Microsoft and Open Source Panel
The conference had a panel of people discussing about their involvement around Open source and the perception of Microsoft attitude in this world. It is interesting to see a company spending a lot of time and efforts into changing the perception of the community. They pour a lot of money on Web sites, conferences such as this one. I shared a similar feeling than some people in the audience. “Stop throwing money, Participate.” Indeed, there is a struggling from Microsoft to change the company culture or to give the feeling that the company culture is changing. Marketing or real?

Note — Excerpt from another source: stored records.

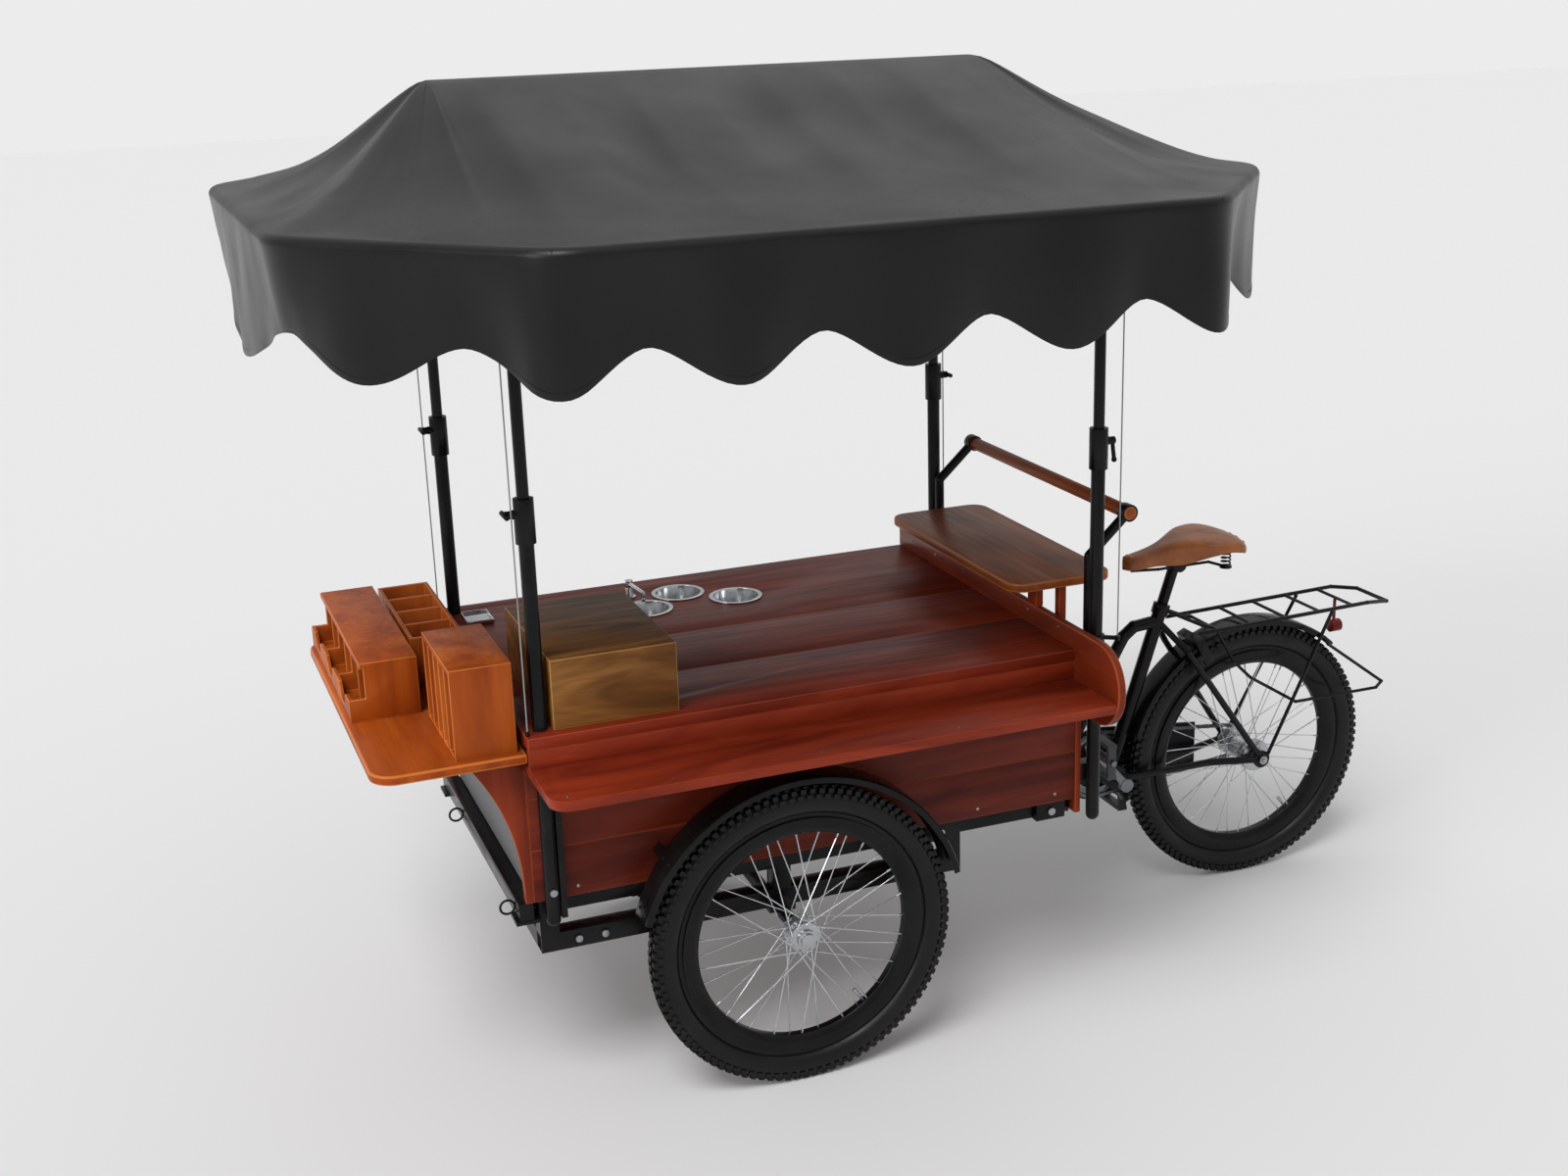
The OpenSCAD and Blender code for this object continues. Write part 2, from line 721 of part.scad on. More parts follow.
// Points around the eaves, each with its place along the scallops, low at whole numbers
scallops = [4, 1.5, 1, 1.5, 4, 1.5, 1, 1.5];
edge_steps = [16, 6, 8, 6, 16, 6, 8, 6];
function sum_to(v, e) = e <= 0 ? 0 : v[e - 1] + sum_to(v, e - 1);
function eave_points(d) = let (c = eave_corners(d)) [
    for (e = [0 : 7], k = [0 : edge_steps[e] - 1])
        let (f = k / edge_steps[e], q = c[(e + 1) % 8] - c[e])
        [c[e][0] + f * q[0], c[e][1] + f * q[1], sum_to(scallops, e) + f * scallops[e],
         e % 4 == 2 ? valance_end : valance_max]];

// The point of the ridge that stands over an eave point
function ridge_point(p, half) = [
    canopy_x + max(-1, min(1, (p[0] - canopy_x) / cs)) * ridge_l / 2, half * p[1] / cb];

// One skin of the canopy from its ridge to its hem, d inside the outer face
function canopy_skin(d) = let (eave = eave_points(d), rows = 5) concat(
    [for (k = [0 : rows - 1]) let (t = k / rows, f = pow(1 - t, 1.45)) [for (p = eave)
        let (q = ridge_point(p, 12 - d))
        [q[0] + t * (p[0] - q[0]), q[1] + t * (p[1] - q[1]), eave_z - d + ridge_rise * f]]],
    [for (k = [0 : 2]) [for (p = eave)
        let (low = (1 + cos(360 * p[2])) / 2, drop = valance_min + (p[3] - valance_min) * low,
             fold = 1 - 0.012 * (1 - low) * k / 2)
        [canopy_x + (p[0] - canopy_x) * fold, p[1] * fold, eave_z - d - (drop - d) * k / 2]]]);

// Strip of faces that closes a ridge ring, whose first point is number first
function ridge_strip(first) = let (side = edge_steps[0], n = sum_to(edge_steps, 8), m = sum_to(edge_steps, 5)) concat(
    [for (i = [1 : side - 2]) [first + i, first + i + 1, first + m - i - 1, first + m - i]],
    [for (j = [side : m - side]) [first + side - 1, first + j, first + j + 1]],
    [for (j = [m - 1 : n - 2]) [first + 1, first + j, first + j + 1]],
    [[first + 1, first + n - 1, first]]);

// Fabric canopy: two skins joined at the hem, each closed along the ridge
module canopy_cover() {
    outer = canopy_skin(0);
    inner = canopy_skin(cloth_t);
    n = len(outer[0]);
    rings = concat(outer, [for (k = [len(outer) - 1 : -1 : 0]) inner[k]]);
    m = len(rings);
    sides = [for (k = [0 : m - 2], i = [0 : n - 1])
        [k * n + i, k * n + (i + 1) % n, (k + 1) * n + (i + 1) % n, (k + 1) * n + i]];
    top = [for (f = ridge_strip(0)) [for (j = [len(f) - 1 : -1 : 0]) f[j]]];
    echo(str("canopy skins are ", cloth_t, " apart and no fold comes closer to another than 60"));
    color("#343536") place() polyhedron(points = [for (ring = rings, p = ring) p],
        faces = concat(top, sides, ridge_strip((m - 1) * n)), convexity = 6);
}

// Guy cords between the canopy frame and the cart
module guy_cords() {
    top = frame_z - 4 - seat_gap;
    color("#8d9092") place() both_sides() for (x = [post_front + cord_dx, -post_rear - cord_dx - 8])
        translate([x, cord_y, cord_low]) cylinder(h = top - cord_low, r = cord_r);
}

// Round wooden push bar
module push_bar_rod() {
    color("#8a4420") place() translate([bar_x, 0, bar_z]) round_y(-bar_l / 2, bar_l / 2, bar_d / 2);
}

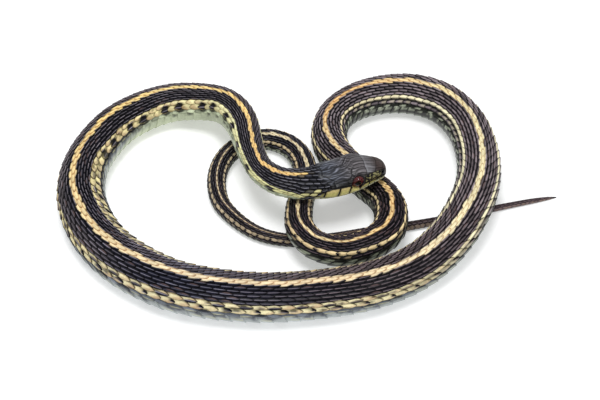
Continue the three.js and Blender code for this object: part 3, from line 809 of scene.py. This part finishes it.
def belly_colours(s, at, t, v):
    """Mint in front and grey-green behind, clouded at the edges, with spots at the edges behind."""
    luck = rng.random((len(s), 3)).T[..., None, None]
    one = np.ones(at.shape)
    t, out = t * one, np.abs(v) * one
    rear, neck = each(ease(s, *REAR_BEGINS)), each(1 - ease(s, *NECK_FADES))
    middle = mix(MINT, FLANK_PALE * 1.3, ease(s, 110, 150))
    middle = each(mix(middle, GREY_GREEN, ease(s, 230, 330))) * (0.85 + 0.3 * luck[0])[..., None]
    outer = ease(out, 0.7 - 0.08 * rear, 0.9 - 0.1 * rear)
    edge = mix(mix(FLANK_PALE, MINT, neck), OLIVE_DARK, rear) * (0.9 + 0.2 * luck[1])[..., None]
    colour = mix(middle, edge, outer * (1 - 0.5 * neck))
    waves = np.sin(2 * np.pi * at / 6.6 + 1.5 * np.sin(0.4 * at) + 9 * out)
    waves = waves + 0.7 * np.sin(2 * np.pi * at / 2.3 + 31 * out)
    cloud = ease(waves + 9 * (out - 0.93), -0.3, 0.7) * ease(out, 0.8, 0.9)
    colour = mix(colour, SLATE_DARK, 0.85 * cloud * (1 - rear) * (1 - neck))
    stain = blot(t, out, 0.1, 0.97, 0.9, 0.06) * (luck[2] > 0.45) * (1 - rear)
    colour = mix(colour, BLACK * 2, (0.35 + 0.4 * neck) * stain)
    # Painted highlight: a pale streak near the outer ends of the scutes in front
    painted_sheen = blot(t, out, 0.5, 0.86, 0.5, 0.05) * (luck[0] > 0.3) * (1 - rear) * (1 - neck)
    colour = mix(colour, STRIPE_PALE * 0.7, 0.5 * painted_sheen)
    first = blot(t, out, 0.6 * luck[1] - 0.5, 0.89 + 0.05 * luck[0], 0.55, 0.055)
    second = blot(t, out, 0.9 - 0.8 * luck[2], 0.97, 0.5, 0.05) * (luck[1] > 0.35)
    broken = np.maximum(first * (0.5 + 0.5 * luck[2]), second)
    joined = each(ease(s, 395, 420))
    spot = (broken * (1 - joined) + blot(t, out, 0.0, 0.92, 0.75, 0.075) * joined) * rear
    colour = mix(colour, BELLY_SPOT * (0.8 + 0.5 * luck[2])[..., None], 0.85 * spot)
    colour = mix(colour, BLACK * 2, ease(t, 0.7, 1.0) * 0.6 * rear)
    return mix(colour, each(tone_at(DARK_TONES, s)), 0.75 * each(ease(s, 540, 620)))


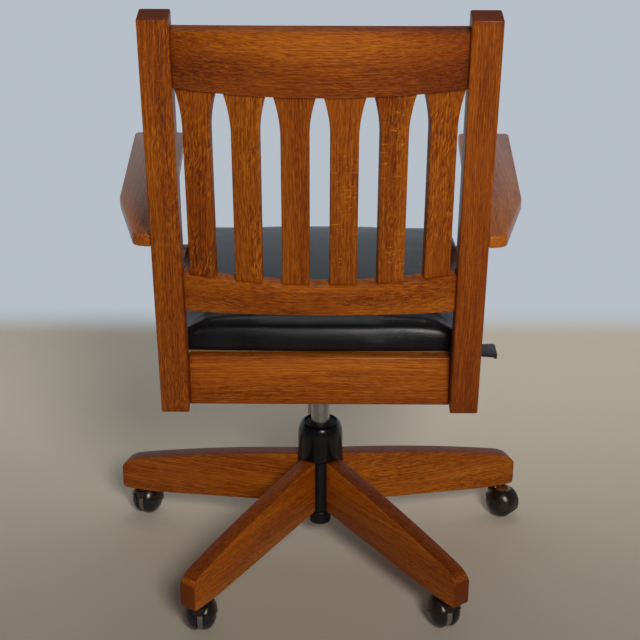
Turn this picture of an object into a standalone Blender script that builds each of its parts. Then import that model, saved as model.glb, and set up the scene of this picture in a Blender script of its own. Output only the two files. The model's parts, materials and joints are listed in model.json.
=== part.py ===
"""Slat-back oak desk chair with a leather seat, a gas lift, a tilt control and five ball casters.

Metres, +Z up. The sitter faces -Y, so the chair's back is at +Y and the sitter's left is +X.
Every piece is its own object. The sizes below are measured from the column's axis. The last step
moves the whole chair so that the origin is on the floor under the middle of its plan.
"""
import math

import bmesh
import bpy
from mathutils import Matrix, Vector

# Driving dimensions. Every other size below follows from these and from the clearances.
COLUMN_AHEAD = 0.013  # how far the column stands in front of the middle of the plan
FIT = 0.0003  # gap between pieces that touch
RUN = 0.0004  # gap round a shaft that turns or slides
EASE = 0.0018  # radius of the eased edges of the wood

# The back leans over the seat. Its own frame has x across, z up the posts and y to the rear.
LEAN = math.radians(9.4)
POST_FOOT = Vector((0.0, 0.261, 0.356))  # lower rear edge of the back posts
POST_WIDTH = 0.0368
POST_DEPTH = 0.035
POST_LENGTH = 0.547
BACK_WIDTH = 0.4180  # over the outer faces of the back posts
RAIL_BOW = 0.0282  # how far the curved rails bulge to the rear between the posts
RAIL_SET_IN = 0.0053  # rail's rear face, in from the post's rear face, at the post
CREST_LOW = 0.461
CREST_END_HEIGHT = 0.0694
CREST_CROWN = 0.0109
CREST_THICK = 0.020
LOWER_TOP = 0.2085
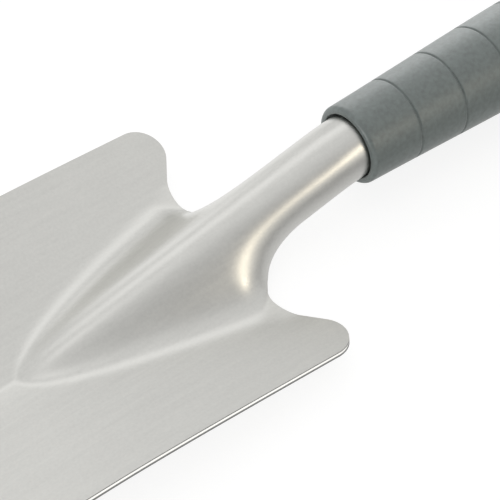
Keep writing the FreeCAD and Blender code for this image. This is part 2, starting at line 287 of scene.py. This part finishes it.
def pick(piece):
    """Makes this piece the only selected and the active one."""
    deselect()
    piece.select_set(True)
    bpy.context.view_layer.objects.active = piece


def smooth_shaded(piece, angle):
    """Smooths the piece's shading, but for edges sharper than this angle."""
    pick(piece)
    bpy.ops.object.shade_smooth_by_angle(angle=angle)


def ease(t):
    """Eases from 0 to 1 as t goes from 0 to 1."""
    t = min(max(t, 0.0), 1.0)
    return t * t * (3.0 - 2.0 * t)


# ---------------------------------------------------------------- the pressed surface
def neck_centre(x):
    """Height of the neck's centre line: level in the grip, then falling towards the blade."""
    ahead = max(NECK_BEND_START - x, 0.0)
    if ahead < NECK_BEND_LENGTH:
        return -NECK_FALL * ahead * ahead / (2.0 * NECK_BEND_LENGTH)
    return -NECK_FALL * (ahead - 0.5 * NECK_BEND_LENGTH)


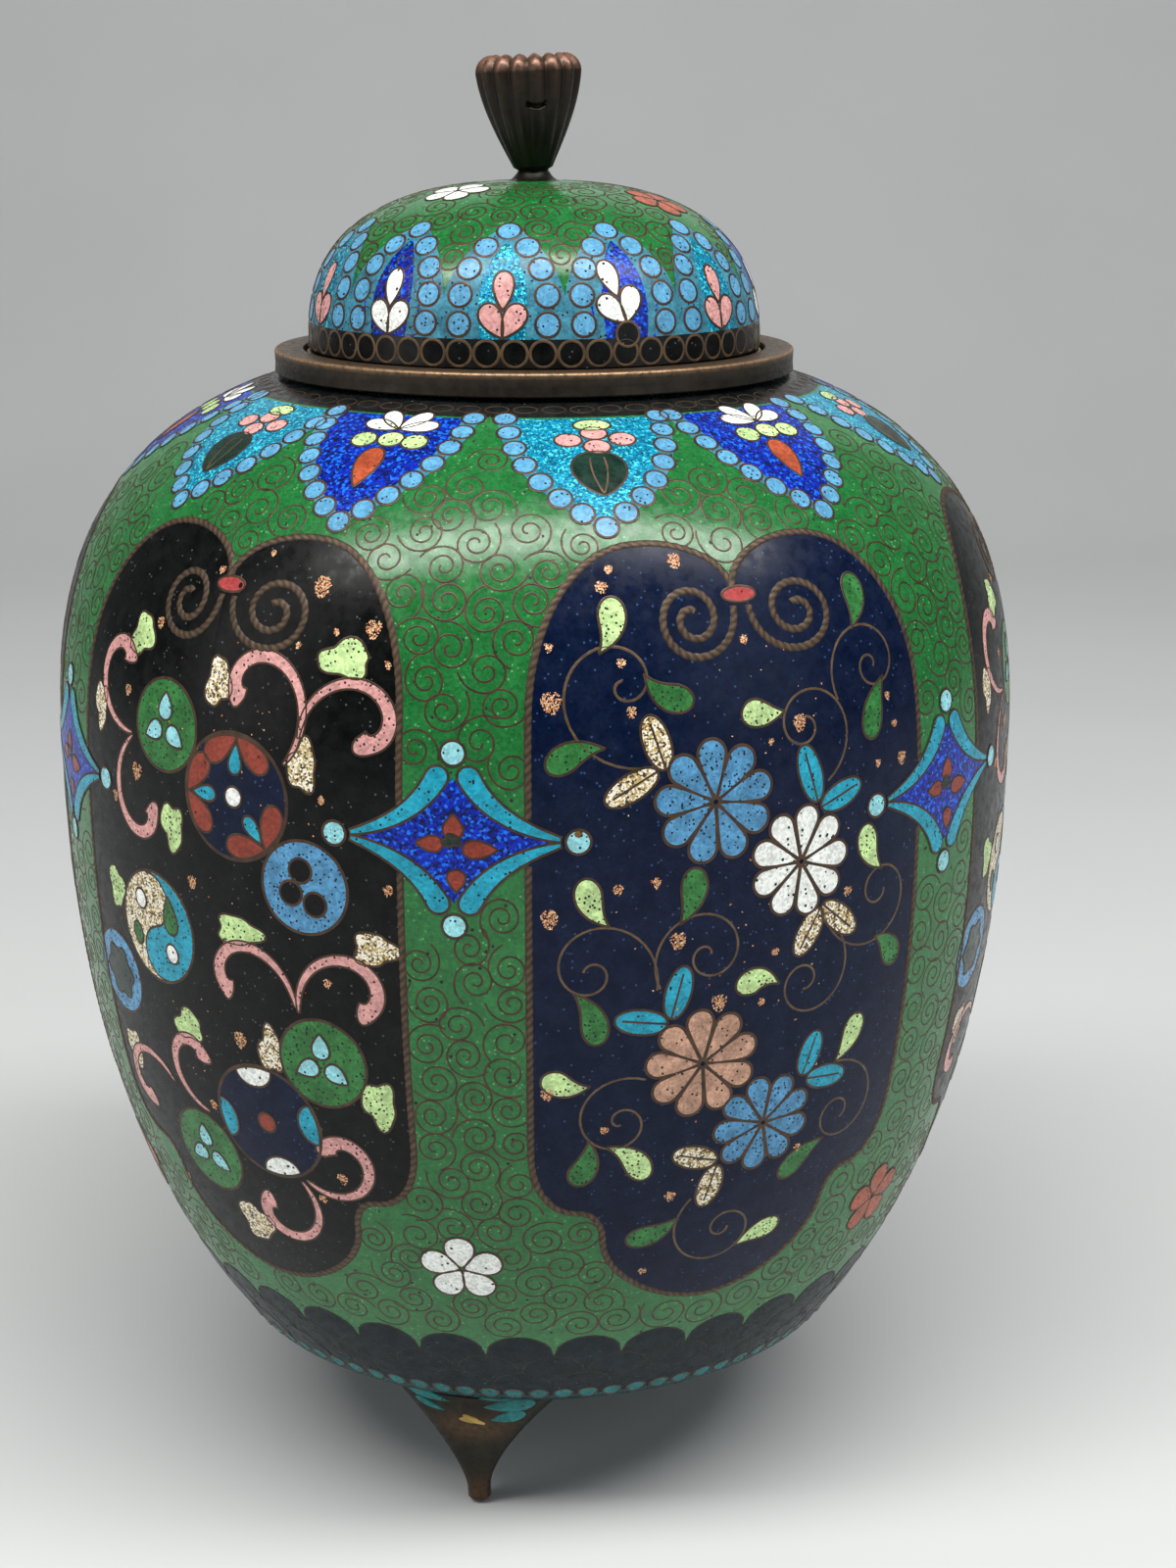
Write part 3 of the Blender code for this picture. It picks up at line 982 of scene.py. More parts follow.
@dataclass(frozen=True)
class Shells:
    """The body's and the lid's own enamelled skins, outside and inside."""

    sides: int = 288
    inner_sides: int = 96
    step: float = 0.9

    def body(self) -> Object:
        """The jar's wall: green outside, plain counter enamel inside and underneath."""
        piece = Inlay("jar_body_enamel", "body_enamel", BODY_WALL)
        places = even_profile(np.stack((0 * BODY_WALL.arc, BODY_WALL.arc), -1), self.step)[:, 1]
        ground = self.lifted(BODY_WALL, places)
        side = ground[:, 1] > BODY_LOW[2] + BODY.base_edge_round
        first = int(np.argmax(side))
        piece.turn(ground[first:], self.sides, GREEN)
        piece.turn(ground[: first + 1], self.sides, COUNTER)
        inside = BODY.inside()
        piece.turn(np.concatenate((ground[-1:], inside[1:2])), self.sides, COUNTER)
        piece.turn(even_profile(inside[1:], 1.6), self.inner_sides, COUNTER)
        return piece.build("jar_body")

    def lid(self) -> Object:
        """The lid's dome: green outside, plain counter enamel inside."""
        piece = Inlay("lid_enamel", "lid_enamel", LID_WALL)
        ground = self.lifted(LID_WALL, np.linspace(0, LID_WALL.arc[-1], 60))
        piece.turn(ground, 216, GREEN)
        inside = even_profile(LID.inside(), 0.9)
        piece.turn(np.concatenate((inside, ground[:1])), self.inner_sides, COUNTER)
        return piece.build("lid_shell")

    @staticmethod
    def lifted(wall: Wall, arc: Array) -> Array:
        """The (radius, height) points of the ground, a little inside the wall."""
        lift = Layer.GROUND.value
        radius = wall.read(wall.radius, arc) + lift * wall.read(wall.out, arc)
        height = wall.read(wall.height, arc) + lift * wall.read(wall.up, arc)
        return np.stack((np.where(radius < 0.01, 0.0, radius), height), -1)


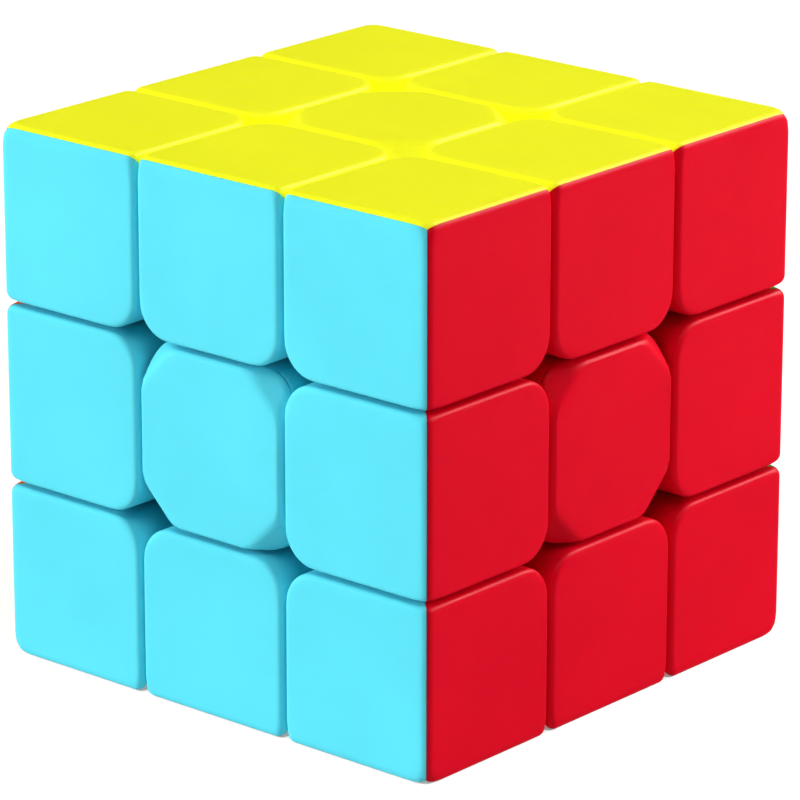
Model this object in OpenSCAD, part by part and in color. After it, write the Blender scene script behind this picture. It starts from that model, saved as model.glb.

The only way to change that is really to be involved in opensource projects, not only for fixing things which are related to windows and then harm their own platform, but also to really develop opensource projects. I have two examples which come to my mind. IBM which is a huge company with a gigantic Patent portfolio but still get involves in opensource project such as Apache and CouchDB offering a home or resources for working on these projects. And Opera working on things such as OperaWatir, Dragonfly. Changing a company culture doesn’t happen by only sending the message to the outside world but also by changing the company inside. And this might be the biggest challenge for Microsoft. I can imagine Titan battles between people used to an old culture and moving toward a new one. It takes a lot of time to change the direction of big ship and you can’t do it violently. That will be interesting to see on a longterm.
Thanks to everyone who shared ideas, who talked. I had a wonderful time with you in Vancouver.